I very much enjoy this book, but it was a slow and difficult read. That’s not an insult. I read the chapters slowly and enjoying thinking about the clues. Kiernan’s style is normally very lyrical and clean. This time around, it is much more personal and loose. I couldn’t stop reading.
I recommend the book, but I still couldn’t rate it fully. That’s not a bad thing.
This is a cankerous, demanding book that left me very conflicted. I’m still not completely sure of my opinion of it and as such, this might not be the review you were expecting it to be, but it is what it is. Warning: There Be Spoilers Ahead.

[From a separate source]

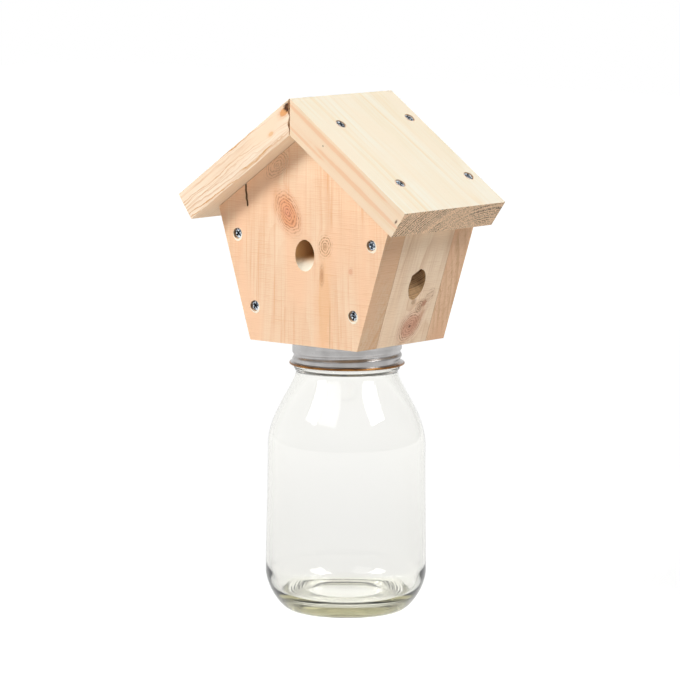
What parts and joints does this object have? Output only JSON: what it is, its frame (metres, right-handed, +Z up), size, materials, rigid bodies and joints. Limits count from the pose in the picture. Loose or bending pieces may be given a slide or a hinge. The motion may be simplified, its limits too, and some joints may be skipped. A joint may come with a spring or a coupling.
{
  "type": "carpenter bee trap",
  "caption": "Gable-roofed pine house with slanted entry bores, screwed by a metal jar band onto a clear glass collecting jar.",
  "frame": {"origin": "middle of the footprint, on the surface that the jar stands on", "axes": "+Z up; the front panel and its entry face -Y; +X to the right when the front panel is faced; the jar's axis is the line x = 0, y = 3.05 mm"},
  "size_m": [0.1892, 0.1112, 0.3371],
  "materials": {
    "pine": "planed bare pine, vertical grain, faint saw marks and a few knots, no varnish",
    "roof_pine": "planed bare pine, pale cream with broad soft grain, speckled end grain at the eaves",
    "zinc_screw": "bright zinc plated steel with a cross recess",
    "tinplate": "satin tinplate, rolled thread, thin gold lacquer at the curled edge",
    "lacquered_tin": "tinplate with a thin gold lacquer, half gloss",
    "sealing_compound": "grey moulded sealing ring, matt",
    "jar_glass": "clear pressed glass, smooth, faint ripples in the base"
  },
  "bodies": {
    "jar": {"glass_jar": "jar_glass"},
    "house": {"front_panel": "pine", "back_panel": "pine", "left_side_panel": "pine", "right_side_panel": "pine", "floor_board": "pine", "left_roof_board": "roof_pine", "right_roof_board": "roof_pine", "front_panel_screw_lower_left": "zinc_screw", "front_panel_screw_lower_right": "zinc_screw", "front_panel_screw_upper_left": "zinc_screw", "front_panel_screw_upper_right": "zinc_screw", "back_panel_screw_lower_left": "zinc_screw", "back_panel_screw_lower_right": "zinc_screw", "back_panel_screw_upper_left": "zinc_screw", "back_panel_screw_upper_right": "zinc_screw", "left_roof_screw_upper_front": "zinc_screw", "left_roof_screw_upper_back": "zinc_screw", "left_roof_screw_lower_front": "zinc_screw", "left_roof_screw_lower_back": "zinc_screw", "right_roof_screw_upper_front": "zinc_screw", "right_roof_screw_upper_back": "zinc_screw", "right_roof_screw_lower_front": "zinc_screw", "right_roof_screw_lower_back": "zinc_screw", "lid_disc": "lacquered_tin", "lid_seal": "sealing_compound", "lid_screw_1": "zinc_screw", "lid_screw_2": "zinc_screw", "lid_screw_3": "zinc_screw", "lid_screw_4": "zinc_screw"},
    "band": {"screw_band": "tinplate"}
  },
  "joints": [
    {"name": "house_lift", "type": "slide", "parent": "jar", "child": "house", "axis": [0, 0, 1], "range_m": [0, 0.02032]},
    {"name": "band_turn", "type": "hinge", "parent": "house", "child": "band", "pos_m": [0, 0.00305, 0.169], "axis": [0, 0, 1], "range_deg": [-1, 1441]}
  ],
  "couplings": [
    {"joint": "band_turn", "follows": "house_lift", "rad_per_m": 1236.8}
  ]
}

The Drowning Girl proposes a simple, yet fascinating theory. A haunting is reality’s version of an internet MEME. The more haunting is captured and then spread to others, the greater the power of said haunting. The narrator references the very strange story of the Aokigahara forest. In the shadow of Mount Fugi, there is a forest that happens to be the world's second most popular suicide location. Spirituals believe that the energy of the ghosts of those that have taken their lives have permeated the woods causing strange paranormal activity. This was a local legend for centuries that was captured in Seicho Matsumoto’s novel Kuroi Jukai where two lovers decide to end their lives in the black sea of trees. Since the publication of this book in 1960, this national park has been the eastern mecca for suicides.
This is recounted by the narrator as a warning not to read her book. Reading her story is to spread the MEME and to willingly be inflected with her ghost story.
India Morgan Phelps, known as Imp, is a bright, shy girl that happens to suffer from a slight case of schizophrenia that has been exaggerated by a terrifying, yet beautiful event that changed her life forever and ended Imp’s relationship with her Abalyn. Imp attempts to figure out what happened to her and put her life back together by capturing the memories and locking them away in the form of the narrative which also forces the reader to view this story from the first person perspective of Imp and follow her in the journey to forcing herself to heal.
The unrealized narrator takes the reader on a slow journey through her thought process and memories. Such a trip is rarely linear. The story starts with Imp as a young girl viewing a painting in a museum. The Drowning Girl is a painting that might have captured a ghost story from the last century that may or may not have been inspired by a woman named Eva Canning. Imp feels a strange connection to this woman and feels almost threatened by the presence of the painting as though it is stirring uncomfortable feelings inside of her.
The crux of this event happened around Imp’s meeting of this strange woman Eva that reminds her of her favorite painting. It happens that in the present Imp remembers meeting this woman twice and she instinctually knows that one of these stories might be false. Depending upon the time of the memory, Imp might remember Eva as a mermaid or a werewolf. This duality is unconsciously echoed throughout the book represented by the transgendered Abalyn, who argues that while her body might have started life as a male that she had always been female in the soul. Eva might be remembered as having two identities, but only one of them has ever been real.
Imp has to face three different mysteries: which Eva was real, what happened to her, and can she have a life after being touched by strangeness.
I very much enjoy this book, but it was a slow and difficult read. That’s not an insult. I read the chapters slowly and enjoying thinking about the clues. Kiernan’s style is normally very lyrical and clean. This time around, it is much more personal and loose. I couldn’t stop reading.
I recommend the book, but I still couldn’t rate it fully. That’s not a bad thing.